_EXTRACTED ENTRIES_:
┄┄┄┄┄┄
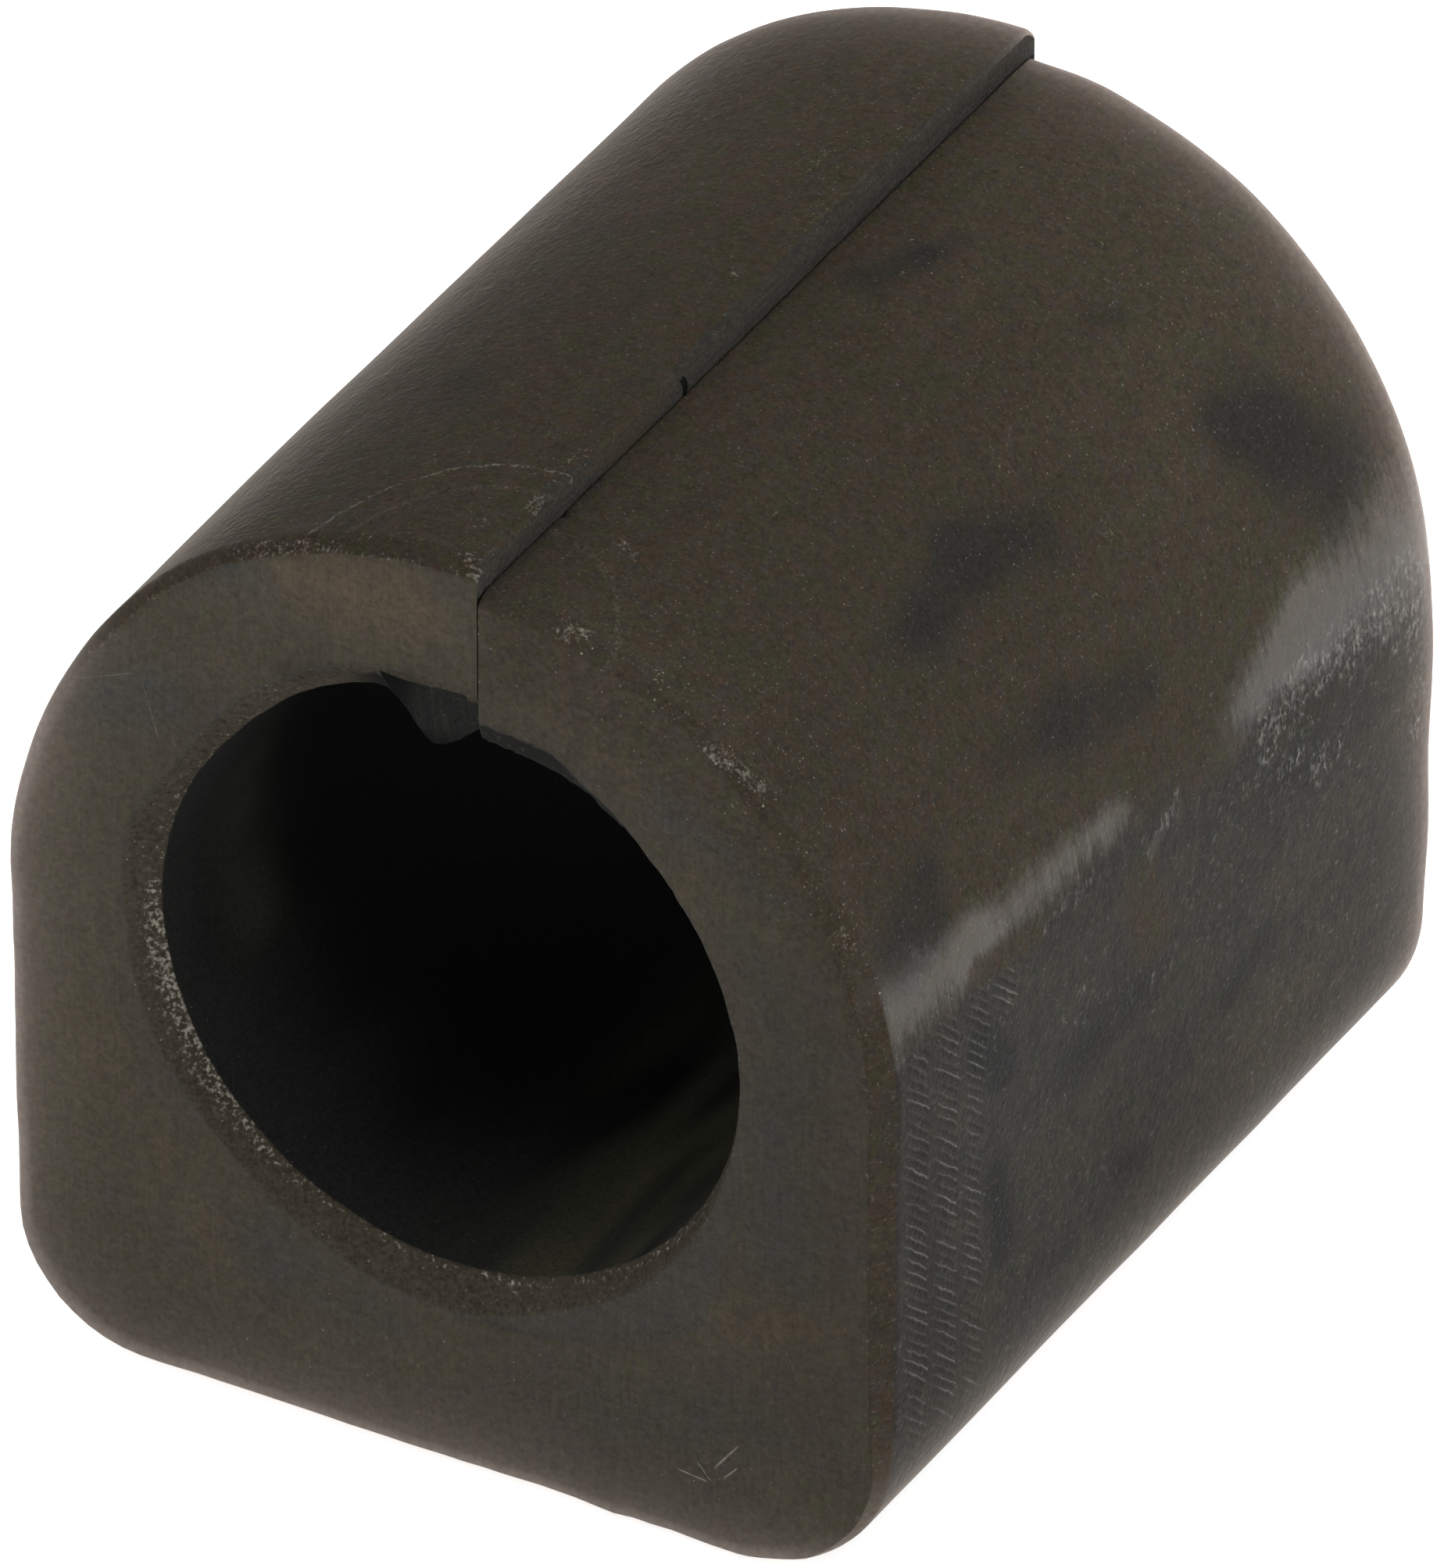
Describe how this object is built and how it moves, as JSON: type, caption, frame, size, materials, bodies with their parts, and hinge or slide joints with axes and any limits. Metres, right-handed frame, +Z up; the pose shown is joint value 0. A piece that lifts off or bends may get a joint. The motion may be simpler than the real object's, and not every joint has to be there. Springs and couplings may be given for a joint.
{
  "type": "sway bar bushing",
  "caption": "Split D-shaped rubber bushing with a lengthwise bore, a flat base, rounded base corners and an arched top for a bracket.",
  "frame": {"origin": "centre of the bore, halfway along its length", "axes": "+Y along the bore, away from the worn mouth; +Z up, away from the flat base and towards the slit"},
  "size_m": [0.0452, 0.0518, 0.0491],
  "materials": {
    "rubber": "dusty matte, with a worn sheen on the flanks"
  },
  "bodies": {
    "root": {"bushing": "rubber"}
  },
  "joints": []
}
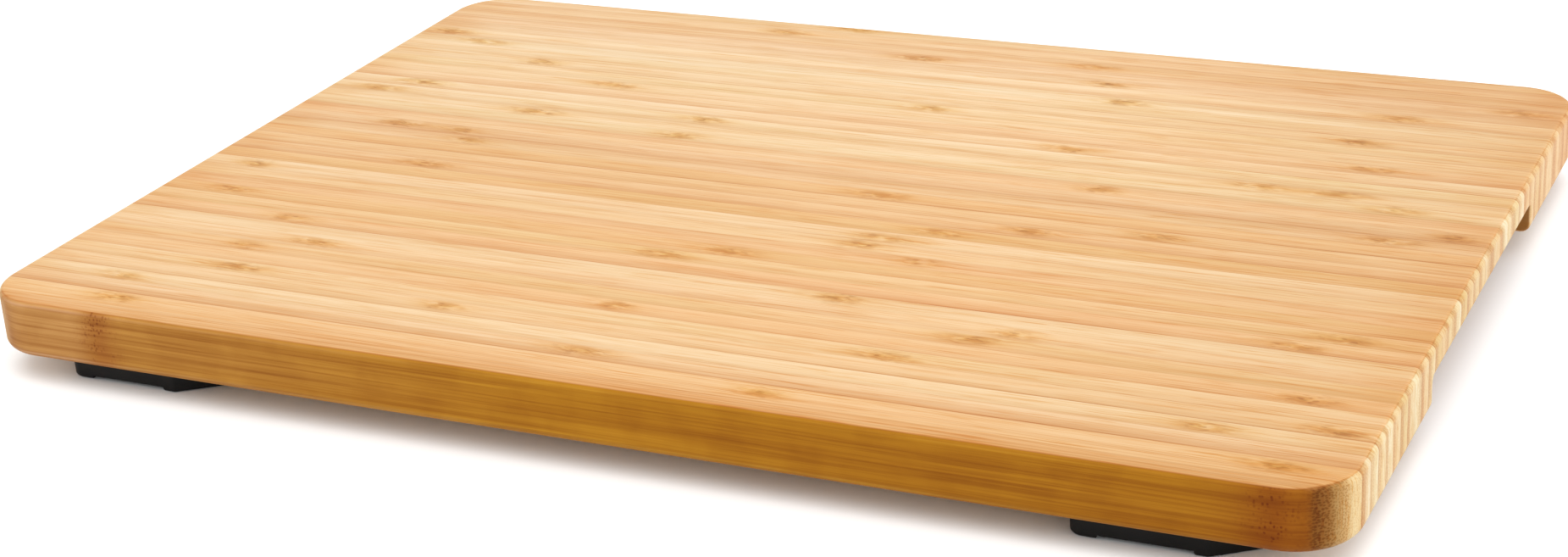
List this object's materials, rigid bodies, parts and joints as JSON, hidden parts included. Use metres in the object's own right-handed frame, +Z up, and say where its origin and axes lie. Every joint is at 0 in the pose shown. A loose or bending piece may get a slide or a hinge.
┄┄┄┄┄┄
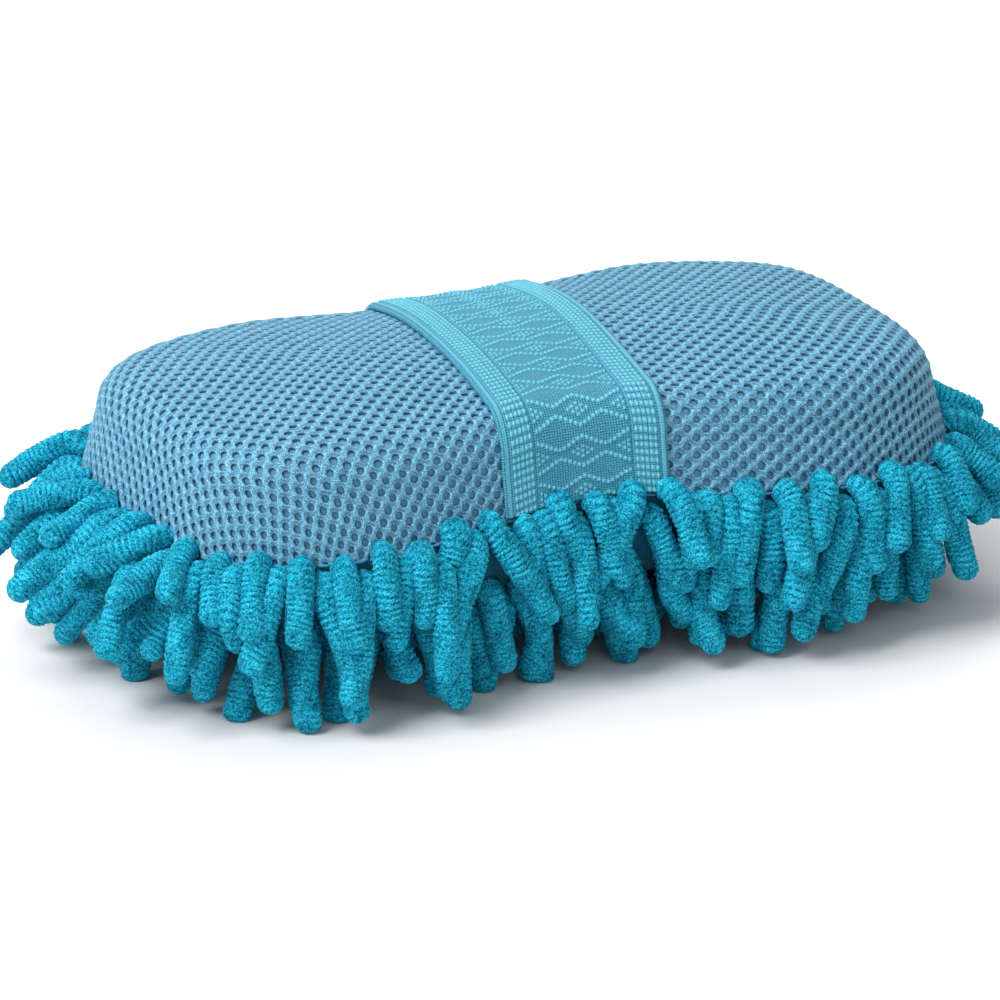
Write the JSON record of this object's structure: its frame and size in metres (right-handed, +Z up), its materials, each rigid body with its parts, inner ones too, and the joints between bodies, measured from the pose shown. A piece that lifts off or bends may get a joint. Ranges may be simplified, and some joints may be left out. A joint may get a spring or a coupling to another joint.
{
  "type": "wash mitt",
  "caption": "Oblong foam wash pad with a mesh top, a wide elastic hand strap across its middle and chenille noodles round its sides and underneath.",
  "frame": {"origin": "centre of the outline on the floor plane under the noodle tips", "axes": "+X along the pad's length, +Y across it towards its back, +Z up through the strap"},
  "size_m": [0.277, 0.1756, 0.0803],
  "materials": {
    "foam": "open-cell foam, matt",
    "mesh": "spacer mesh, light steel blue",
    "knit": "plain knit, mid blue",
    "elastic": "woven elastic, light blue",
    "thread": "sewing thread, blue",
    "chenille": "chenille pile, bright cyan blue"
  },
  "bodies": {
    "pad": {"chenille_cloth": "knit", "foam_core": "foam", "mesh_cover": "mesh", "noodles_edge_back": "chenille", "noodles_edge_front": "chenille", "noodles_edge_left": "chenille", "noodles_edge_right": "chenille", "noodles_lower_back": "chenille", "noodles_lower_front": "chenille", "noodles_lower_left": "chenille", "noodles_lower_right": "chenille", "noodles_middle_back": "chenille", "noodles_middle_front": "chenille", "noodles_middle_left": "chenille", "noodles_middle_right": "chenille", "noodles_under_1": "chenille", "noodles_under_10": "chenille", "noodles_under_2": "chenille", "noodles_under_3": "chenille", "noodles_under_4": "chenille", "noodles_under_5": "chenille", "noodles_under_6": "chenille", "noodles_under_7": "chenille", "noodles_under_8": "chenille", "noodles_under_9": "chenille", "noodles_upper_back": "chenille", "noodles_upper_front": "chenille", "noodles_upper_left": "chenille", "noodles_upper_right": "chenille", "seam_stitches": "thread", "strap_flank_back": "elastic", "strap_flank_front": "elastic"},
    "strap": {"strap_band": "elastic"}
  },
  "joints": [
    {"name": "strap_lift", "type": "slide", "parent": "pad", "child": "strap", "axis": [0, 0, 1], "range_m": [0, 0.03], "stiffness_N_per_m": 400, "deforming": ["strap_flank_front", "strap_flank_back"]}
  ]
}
┄┄┄┄┄┄
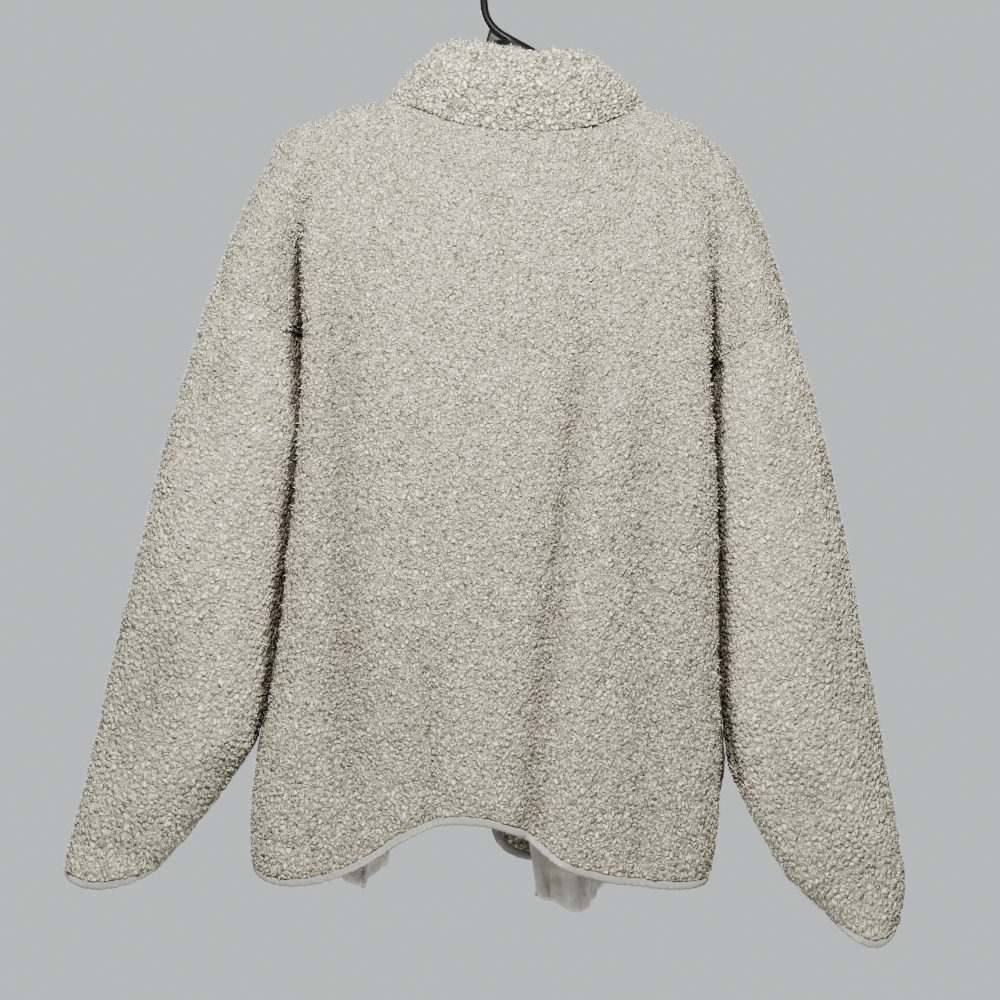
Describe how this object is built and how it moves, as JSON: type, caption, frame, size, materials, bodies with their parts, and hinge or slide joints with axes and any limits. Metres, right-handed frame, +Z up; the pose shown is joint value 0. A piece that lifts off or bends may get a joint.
┄┄┄┄┄┄
_WHAT IS REQUIRED_:
Extract each line from the entries above that contains the string "origin".

_REPLY_:
  "frame": {"origin": "centre of the bore, halfway along its length", "axes": "+Y along the bore, away from the worn mouth; +Z up, away from the flat base and towards the slit"},
List this object's materials, rigid bodies, parts and joints as JSON, hidden parts included. Use metres in the object's own right-handed frame, +Z up, and say where its origin and axes lie. Every joint is at 0 in the pose shown. A loose or bending piece may get a slide or a hinge.
  "frame": {"origin": "centre of the outline on the floor plane under the noodle tips", "axes": "+X along the pad's length, +Y across it towards its back, +Z up through the strap"},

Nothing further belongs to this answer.